• _Entries provided_
++++++

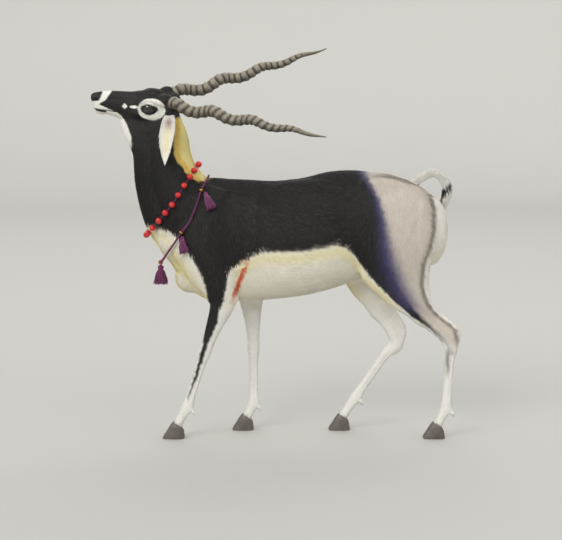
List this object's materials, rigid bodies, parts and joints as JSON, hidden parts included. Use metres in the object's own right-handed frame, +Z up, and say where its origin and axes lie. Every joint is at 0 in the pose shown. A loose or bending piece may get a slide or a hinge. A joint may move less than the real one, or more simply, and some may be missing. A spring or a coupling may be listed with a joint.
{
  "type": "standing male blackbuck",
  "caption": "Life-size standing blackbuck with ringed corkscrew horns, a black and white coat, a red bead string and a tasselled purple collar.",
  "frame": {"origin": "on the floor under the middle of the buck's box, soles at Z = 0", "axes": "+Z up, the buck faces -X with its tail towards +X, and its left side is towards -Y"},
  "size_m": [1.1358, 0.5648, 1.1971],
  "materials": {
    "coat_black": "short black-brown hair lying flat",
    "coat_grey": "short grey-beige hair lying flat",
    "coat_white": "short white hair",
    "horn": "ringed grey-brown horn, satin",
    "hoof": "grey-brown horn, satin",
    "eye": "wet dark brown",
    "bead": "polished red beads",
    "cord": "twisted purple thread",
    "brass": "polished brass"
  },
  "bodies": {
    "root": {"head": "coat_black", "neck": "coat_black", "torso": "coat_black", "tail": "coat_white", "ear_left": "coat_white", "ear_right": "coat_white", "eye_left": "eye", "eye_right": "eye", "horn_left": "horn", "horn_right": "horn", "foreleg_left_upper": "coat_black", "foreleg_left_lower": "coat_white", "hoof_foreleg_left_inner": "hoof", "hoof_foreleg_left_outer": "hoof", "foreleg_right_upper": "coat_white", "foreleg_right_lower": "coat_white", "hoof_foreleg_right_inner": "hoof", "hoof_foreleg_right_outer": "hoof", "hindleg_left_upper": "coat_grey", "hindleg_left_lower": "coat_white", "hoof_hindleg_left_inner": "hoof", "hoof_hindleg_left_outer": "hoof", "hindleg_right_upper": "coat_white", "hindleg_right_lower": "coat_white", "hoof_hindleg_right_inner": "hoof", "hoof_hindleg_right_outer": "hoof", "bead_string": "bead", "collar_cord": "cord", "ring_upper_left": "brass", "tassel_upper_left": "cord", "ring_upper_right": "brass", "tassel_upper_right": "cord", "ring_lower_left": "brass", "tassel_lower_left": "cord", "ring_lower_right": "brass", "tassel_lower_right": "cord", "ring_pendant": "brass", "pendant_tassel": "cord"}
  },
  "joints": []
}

++++++

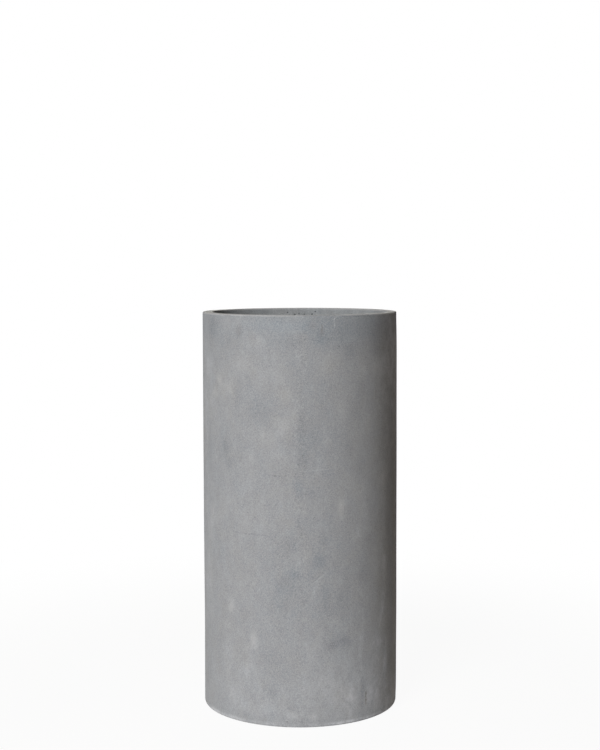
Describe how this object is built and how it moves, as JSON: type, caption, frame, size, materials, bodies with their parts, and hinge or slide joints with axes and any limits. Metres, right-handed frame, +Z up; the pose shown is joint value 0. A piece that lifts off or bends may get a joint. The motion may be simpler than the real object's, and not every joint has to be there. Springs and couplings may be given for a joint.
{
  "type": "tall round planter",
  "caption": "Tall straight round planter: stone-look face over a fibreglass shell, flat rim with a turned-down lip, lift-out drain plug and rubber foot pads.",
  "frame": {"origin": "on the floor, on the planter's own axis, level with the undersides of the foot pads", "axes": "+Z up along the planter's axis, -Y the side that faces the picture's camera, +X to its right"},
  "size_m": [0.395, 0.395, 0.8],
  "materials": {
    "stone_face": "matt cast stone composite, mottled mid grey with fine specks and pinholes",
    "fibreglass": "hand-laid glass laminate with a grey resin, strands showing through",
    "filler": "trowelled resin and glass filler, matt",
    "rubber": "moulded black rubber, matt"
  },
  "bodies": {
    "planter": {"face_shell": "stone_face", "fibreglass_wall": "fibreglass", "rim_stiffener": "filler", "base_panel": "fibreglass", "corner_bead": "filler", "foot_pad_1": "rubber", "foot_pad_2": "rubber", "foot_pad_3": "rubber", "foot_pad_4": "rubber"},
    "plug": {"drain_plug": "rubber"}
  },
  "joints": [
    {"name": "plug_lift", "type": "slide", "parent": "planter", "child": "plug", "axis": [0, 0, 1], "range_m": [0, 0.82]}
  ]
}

++++++

• _To do_
Your answer should be one number: how many lines in the material above contain the string "that".

• _Written answer_
2